Jesus’ earthly ministry set out to show more than anything the shepherd’s heart for the individual. As the crowd mobbed his heels and choked him in its dust, cheering his miracles and begging for earthly satisfaction; Jesus always picked out the one in the crowd, usually on the edge, who needed Him the most. Indeed, by contemporary standards, Jesus was far from successful if you value his ministry in light of the number of His followers. But what He did is unique and how He invested three years of ministry in ways that changed the world serves as an excellent example for us today. He invested in twelve men who went on to change the world and saw and ministered to the individual.

As a pastor (or any ministry professional for that matter), preaching, teaching, administrative work, knocking on doors, and the myriad of other activities in which we are involved, all focus on people. The fury of activity which sucks up our time and energy is all for people, or so we think. In the bustle of good activity as a shepherd among God’s people, we can and do forget the importance of the kindly word, the hand on the shoulder, the private prayer with a struggling young person, the personal investment of my time and experience in one person at a time helping them become a man or woman of God.

We have forgotten the value of our role as a mentor. We have forgotten the example of Jesus who mentored twelve men over the period of his earthly ministry. Or Paul who mentored young men like Timothy into positions of leadership. Moses who took on Joshua who became the next great leader of the nation of Israel. Perhaps the leadership crisis we face in the church today is not only because young people do not hear or heed the call of God, but also because as ministers we have not taken our role of mentoring seriously enough. The statement “he who saves one life, saves the world entire” has not resonated into the core of our ministry philosophy.

If mentoring is a Biblical part of ministry, what holds us back and how can we get started in mentoring and investing individually in people?

Consider with me a couple reasons why we shy away from mentoring. Time is a critical factor. Be honest; people take time. It is much easier to handle people in a group all at once than one-on-one. Mentoring takes time; it may cut into your personal time, sermon prep time, church project time. What will other people think if I invest more time in one person than another? Jesus wasn’t afraid to be exclusive. He chose twelve men. Out of those twelve men his chosen circle was three. Out of that circle of three only one inherited the title “the disciple whom Jesus loved.” Your investment in each person is going to be different. There are those who would waste your personal investment in their lives. A mentor finds those on whom he can make a lifelong impact. The amount of close, personal investment forms another area of resistance. It is more comfortable to live my public life on the platform. But in mentoring I share who I am and the man God has helped me to become with another person. I share my life experiences; they get to watch my mistakes and failures as well as my triumphs and victories. I allow them a window into my personal life which, while uncomfortable is worth it.

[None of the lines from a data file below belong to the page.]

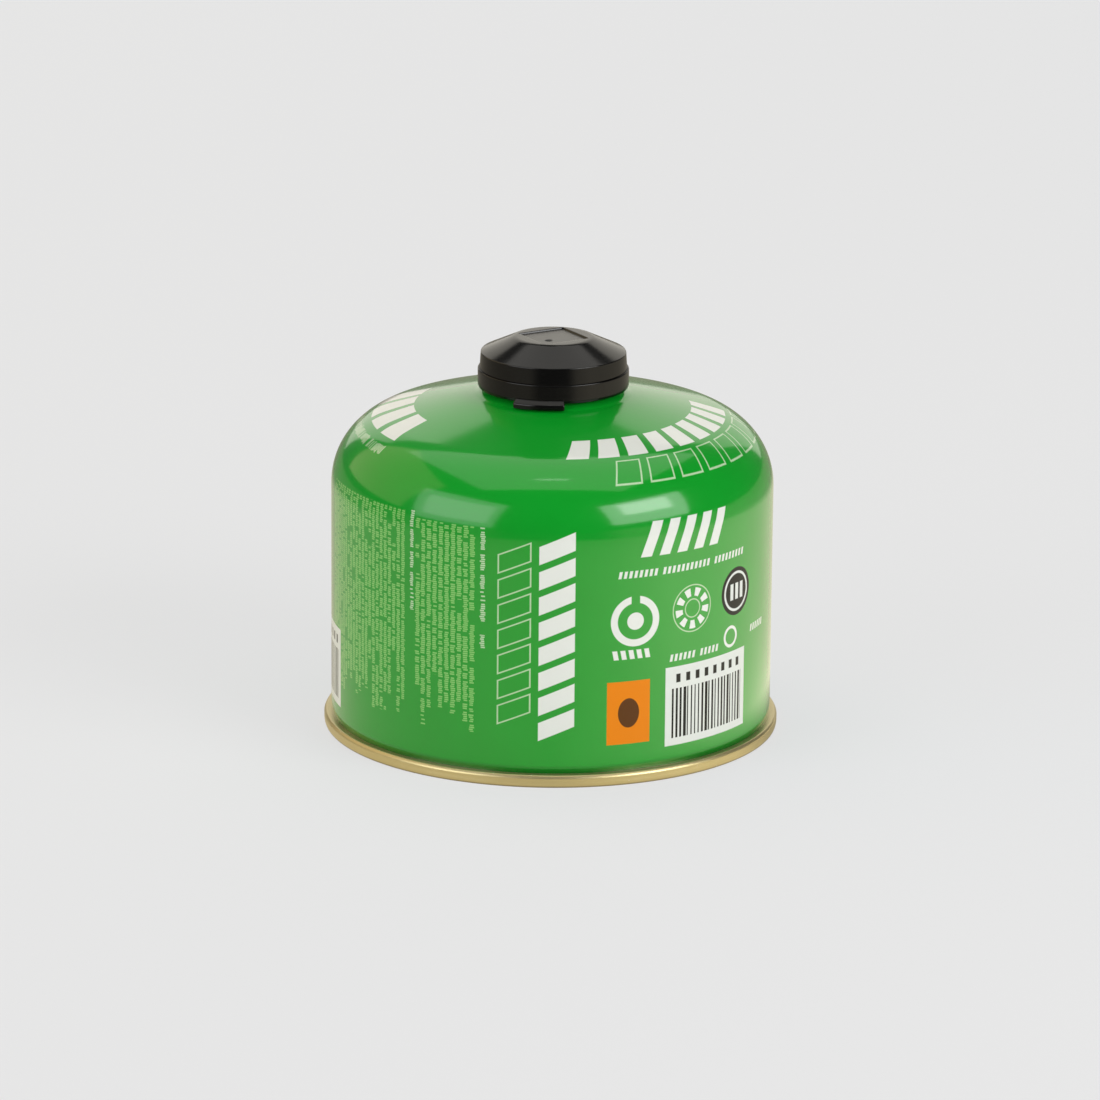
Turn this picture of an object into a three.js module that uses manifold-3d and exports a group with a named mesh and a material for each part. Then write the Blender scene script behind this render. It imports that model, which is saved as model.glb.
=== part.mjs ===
// A 230 g screw-valve gas canister: a drawn steel can with a seamed, hollowed bottom,
// the crimped valve with its threaded turret, and the push-fit plastic cap that covers it.
// Millimetres, +Z up. The origin is the middle of the seam's foot, on the surface it stands on.
import * as THREE from "three";
import { mergeVertices } from "three/addons/utils/BufferGeometryUtils.js";
import Module from "manifold-3d";

const wasm = await Module();
wasm.setup();

// How finely round things are turned
const canSides = 64;
const capSides = 60;
const valveSides = 40;
const wireSides = 6;
const dimpleSides = 16;
const domeSteps = 8;
const shoulderSteps = 8;
const crownSteps = 4;
const curlSteps = 7;
const tinyGap = 0.1; // between pieces that touch along a curved face
const runningGap = 0.3; // between pieces that slide past each other

// The can's bottom seam and wall
const seamRadius = 55;
const seamHeight = 3;
const seamThickness = 1.5;
const seamRounding = 0.3;
const wallRadius = 53.25;
const wallHeight = 59.8; // where the straight wall turns into the shoulder
const shoulderRadius = 17.75;
const shoulderTurn = 1.31; // radians of arc in the shoulder
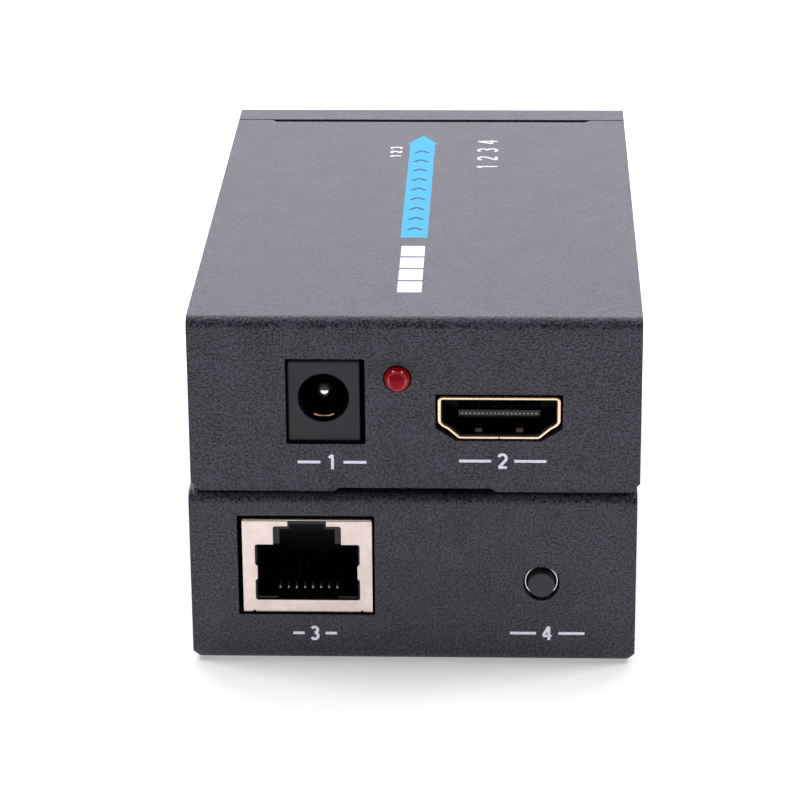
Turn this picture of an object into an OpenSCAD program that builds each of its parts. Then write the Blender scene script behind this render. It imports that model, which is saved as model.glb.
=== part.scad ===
// A pair of cable extender boxes, one lying on the other. Each is a folded steel case of a tray
// and a cover, with a circuit board, sockets, an indicator and a reset button inside.
// The upper box shows its power end at the front, the lower box its network end.

/* [Case] */
// Width of one case
case_w = 55; // [54:0.5:62]
// Length of one case over its end panels
case_l = 88; // [86:0.5:100]
// Height of one case
case_h = 22.6; // [22.2:0.1:28]
// Thickness of the steel sheet
sheet_t = 1.0; // [0.8:0.1:1.2]
// Outer radius of every bend
bend_r = 1.4; // [1.3:0.1:2]
// Width of the cut lower corners of the end panels
corner_w = 1.1; // [0.9:0.1:1.6]
// Height of the cut lower corners of the end panels
corner_h = 1.2; // [0.9:0.1:1.6]
// Gap between sheets that meet at a corner
sheet_gap = 0.15; // [0.1:0.05:0.3]

/* [Stack] */
// How far the upper box lies to the right of the lower one
stack_x = 0.3; // [0:0.1:1]
// How far the upper box lies behind the lower one
stack_y = 0.6; // [0:0.1:1.5]

/* [Cover seam] */
// Depth of the tray's flange over the top
flange_l = 6.0; // [5.5:0.5:9]
// Gap between the cover's rear edge and the flange
seam_gap = 0.25; // [0.15:0.05:0.4]
// Width of the recess in the cover's rear edge
recess_w = 44; // [30:1:48]
// Depth of the recess in the cover's rear edge
recess_d = 0.85; // [0.6:0.05:1.4]
// How far the hook of the cover reaches under the flange
hook_l = 3.4; // [2:0.2:4]
// Gap between the hook and the flange above it
hook_gap = 0.1; // [0.05:0.05:0.2]
// Width of the shallow notch in the front panel's lower edge
notch_w = 18.6; // [10:0.2:30]
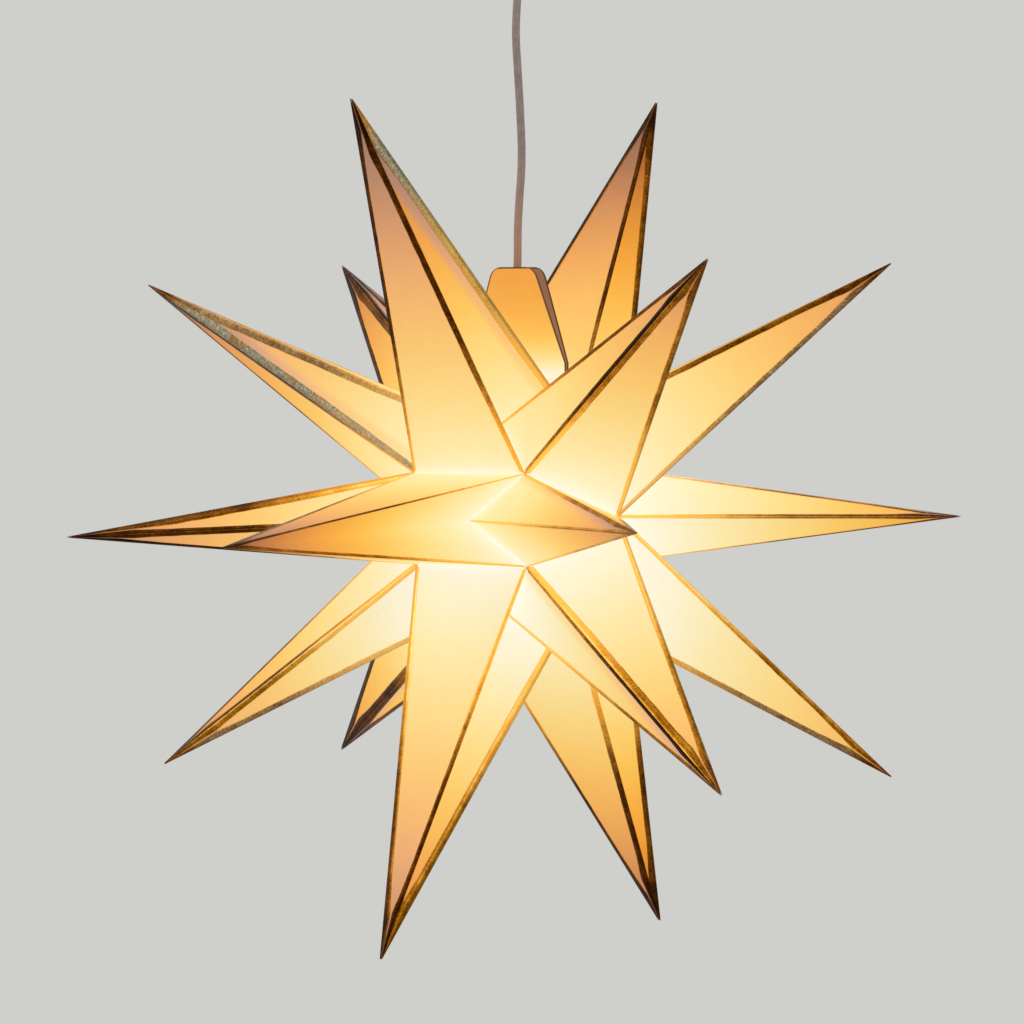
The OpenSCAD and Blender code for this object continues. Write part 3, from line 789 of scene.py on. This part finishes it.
# What the ridges hold for the edging tree: vectors, and numbers for each of their two faces
RIDGE_VECTORS = ["side_a", "side_b", "rise", "lean"]
RIDGE_NUMBERS = [key + face for face in FACES
                 for key in ("width_", "tone_", "silver_", "silver_end_", "tip_slope_", "base_slope_")]
# Steepest that a strip's end is cut at the base of its ridge
STEEPEST = math.radians(88)
# Gap between two strips on one face, and how close points are to be made one
SEAM = 0.05 * MM
MERGE = 0.01 * MM


def strip_words(label, random):
    """What the two strips of a ridge are like. A ridge that is not listed gets any common pair."""
    picked = [f"{random.choice(['narrow', 'medium', 'wide'])} "
              f"{random.choice(['dark', 'brown', 'gold'])}" for face in FACES]
    return STRIPS.get(label, picked)


def ridge_lines():
    """Each ridge: tip, base, third corners of its two faces, whether each face shares its tip with
    another ridge, how the tip leans, and its label."""
    lines = []
    for k in range(ROWS):
        before = (k - 1) % ROWS
        for side in SIDES:
            other = "left" if side == "right" else "right"
            tip = star.tip[k]
            side_tip = star.side_tip[k, side]
            notch = star.notch[k, side]
            lean = tip_lean(ray_name("side", k, side))
            for upper, valley in ((False, before), (True, k)):
                lines.append((tip, star.valley[valley, side], star.valley[valley, other], notch,
                              (True, False), tip_lean(ray_name("middle", k)),
                              ("middle", k, side, upper)))
                lines.append((side_tip, star.valley[valley, side], star.pole[side], notch,
                              (True, True), lean, ("side", k, side, upper)))
            valleys = star.valley[before, side], star.valley[k, side]
            lines.append((side_tip, notch, *valleys, (True, True), lean, ("notch", k, side, True)))
            lines.append((side_tip, star.pole[side], *valleys, (True, True), lean,
                          ("pole", k, side, True)))
    return lines


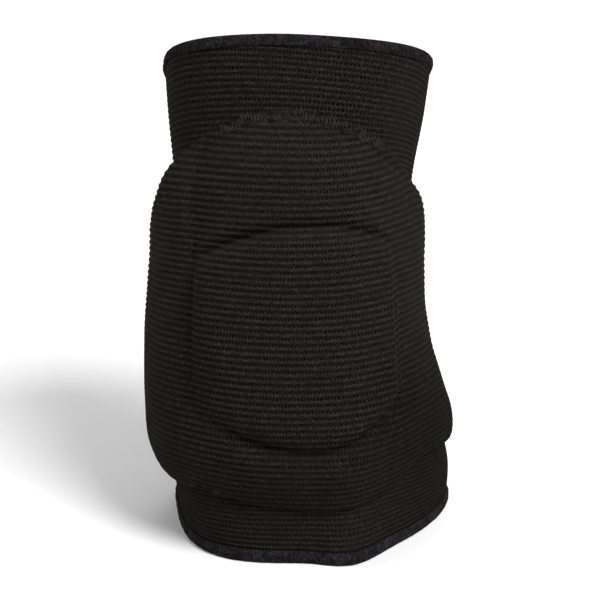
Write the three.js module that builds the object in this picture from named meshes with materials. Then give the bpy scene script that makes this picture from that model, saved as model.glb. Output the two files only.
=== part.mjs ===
// A knitted elbow pad: a bent, open sleeve with five sewn-on pads and a folded tape round each rim.
// Millimetres, +Z up. It stands on the flat underside of its lower tape, with the padding towards -Y.
import * as THREE from 'three';

// Sleeve
const SLEEVE_LENGTH = 153;   // along the middle of the arm, from rim to rim
const HALF_WIDTH = 47;       // middle of the arm to the side of the knit
const FRONT_DEPTH = 42;      // middle of the arm to the front of the knit
const BACK_DEPTH = 30;       // middle of the arm to the back of the knit
const LEAN = 30;             // degrees that the upper rim leans back
const KNIT_WALL = 2.2;
const CORNER_SIDE = 0.21;    // of HALF_WIDTH, right of the middle: the front corner of the lower rim
const CORNER_SPREAD = 0.25;  // of HALF_WIDTH: how far that corner reaches either way

// Rim tapes
const TAPE_THICKNESS = 0.9;
const TAPE_HEIGHT = 4.2;
const TAPE_FOLD = 0.6;       // corner of the fold

// Pads
const UPPER_THICKNESS = 10;
const CENTRE_THICKNESS = 13;
const LOWER_THICKNESS = 10.5;
const LEFT_WING_THICKNESS = 8.5;
const RIGHT_WING_THICKNESS = 6;
const SEWN_EDGE = 1.2;       // thickness of a pad where it is sewn to the knit
const GROOVE_EDGE = 7.5;     // thickness beside a groove across the front
const CREASE_EDGE = 8;       // thickness beside a crease up the front
const ROUNDING = 11;         // how far from its outline a pad reaches full thickness
const GROOVE = 0.6;          // gap between two pads
const CLEARANCE = 0.3;       // gap between a pad or tape and the knit

// Mesh fineness
const AROUND = 44;
const SLEEVE_ROWS = 22;
const PAD_COLUMNS = 14;
const PAD_ROWS = 12;
const WING_COLUMNS = 12;
const WING_ROWS = 18;
const SPINE_STEPS = 120;
const PLACING_ROUNDS = 6;    // rounds that settle a point between the four lines round a pad

// Sections of the outer face of the knit. The angle goes round from the front (0), right side positive.
// share: of SLEEVE_LENGTH. lean: share of LEAN. roll: degrees. left, right: shares of HALF_WIDTH.
// front, corner: shares of FRONT_DEPTH. back: share of BACK_DEPTH. squareLeft, squareRight: 2 is an ellipse.
const SECTIONS = table([
  // share lean  roll  left  right front back squareLeft squareRight corner
  [0.00, 0.00, 0.0, 0.97, 1.00, 1.20, 0.93, 3.2, 1.60, 0.14],
  [0.10, 0.23, 0.5, 1.00, 1.01, 1.14, 0.93, 3.2, 1.75, 0.08],
  [0.22, 0.38, 0.5, 1.00, 0.90, 1.07, 0.97, 2.8, 2.0, 0.02],
  [0.40, 0.53, 0.5, 1.00, 0.74, 1.00, 1.00, 2.4, 2.1, 0],
  [0.60, 0.67, 0.5, 0.94, 0.73, 0.95, 1.07, 2.2, 2.2, 0],
  [0.75, 0.80, 0.0, 0.95, 0.80, 0.90, 1.07, 2.2, 2.3, 0],
  [0.88, 0.90, -1.5, 0.97, 0.90, 0.88, 1.07, 2.2, 2.5, 0],
  [1.00, 1.00, -3.4, 0.98, 0.96, 0.88, 1.07, 2.9, 3.0, 0],
]);

// Lines that cross the padding, as shares of SLEEVE_LENGTH at each angle in degrees.
const CROSS_LINES = table([
  // angle hem  low groove high groove arch
  [-120, 0.135, 0.270, 0.550, 0.700],
  [-90, 0.114, 0.270, 0.550, 0.730],
  [-74, 0.108, 0.270, 0.550, 0.764],
  [-60, 0.106, 0.270, 0.550, 0.812],
  [-50, 0.110, 0.268, 0.555, 0.827],
  [-40, 0.106, 0.258, 0.580, 0.836],
  [-26, 0.091, 0.226, 0.602, 0.845],
  [-10, 0.080, 0.202, 0.616, 0.850],
  [4, 0.080, 0.206, 0.616, 0.840],
  [18, 0.090, 0.238, 0.606, 0.824],
  [30, 0.100, 0.280, 0.591, 0.800],
  [42, 0.128, 0.300, 0.570, 0.778],
  [54, 0.146, 0.300, 0.565, 0.744],
  [75, 0.146, 0.300, 0.565, 0.702],
  [98, 0.140, 0.300, 0.565, 0.685],
  [120, 0.140, 0.300, 0.565, 0.675],
]);

// Lines that run up the padding, as angles in degrees at each share of SLEEVE_LENGTH.
const UPRIGHT_LINES = table([
  // share left back, left crease, right crease, right back
  [0.08, -94, -33, 30, 98],
  [0.20, -111, -37, 33, 112],
  [0.28, -117, -41, 35, 117],
  [0.42, -119, -47, 38, 119],
  [0.55, -116, -51, 36, 116],
  [0.68, -106, -50, 31, 107],
  [0.80, -92, -48, 28, 92],
]);

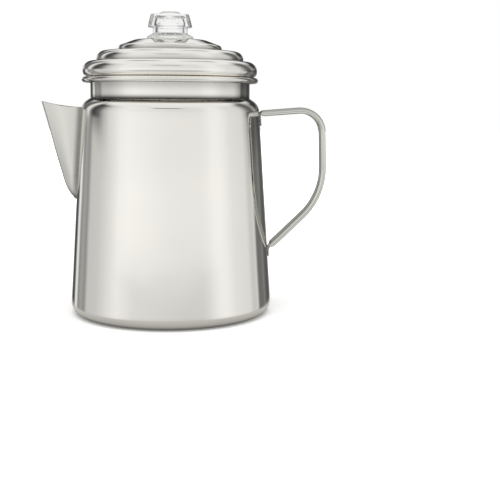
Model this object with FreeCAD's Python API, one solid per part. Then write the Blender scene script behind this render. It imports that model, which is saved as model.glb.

How can a busy pastor add mentoring to his long list of responsibilities? How do you get started in this most rewarding work?

Consider it as essential to your ministry as preaching, pastoral visitation, or discipleship. If it’s optional you will relegate it to a list of lower priorities. Is your ministry going to have the shotgun effect, or the accuracy of a rifle one shot at a time? What impact do you want to leave when your days in ministry are over? Remember, you don’t pass on the baton to a crowd.

Take time to consider areas of interest and passion in your life. Not just ministry related passions. What do you do in your spare time? How do you relax? What activities do you enjoy that you could invite a young person to join you? Your investment in an individual has the greatest impact as they interact with you in the personal side of your life. Look for individuals who may share similar interests and passions with you.

Look for people with signs of promise. Those who are serious in their walk with God. Those who show a desire to grow. Individuals who possess a strong desire to give back to others from what God is doing in their lives. Look for a young person in your congregation or youth group who is preparing for Bible college. Look for those who will value what you have to offer. Ask God to lead you to the right person or people. Consider the person whom God has been preparing for you to invest, and consider how God has been preparing you for them.

Much more could be said and has been said by great men on the subject of mentoring. I am convinced that when we pursue this Biblical model of ministry it will change the lasting impact of our efforts. Stop seeing the forest and begin looking at the trees. Find a Timothy, find a Joshua and pour your life into that person. Be real, be genuine. Do you want to be a part of the solution for today’s leadership crisis? Fulfill your God-given role as mentor. Preach with fervor, pastor with kindness, teach with wisdom and then add to that list: mentor with passion. Make that personal investment one individual at a time and see what great things God can accomplish through you.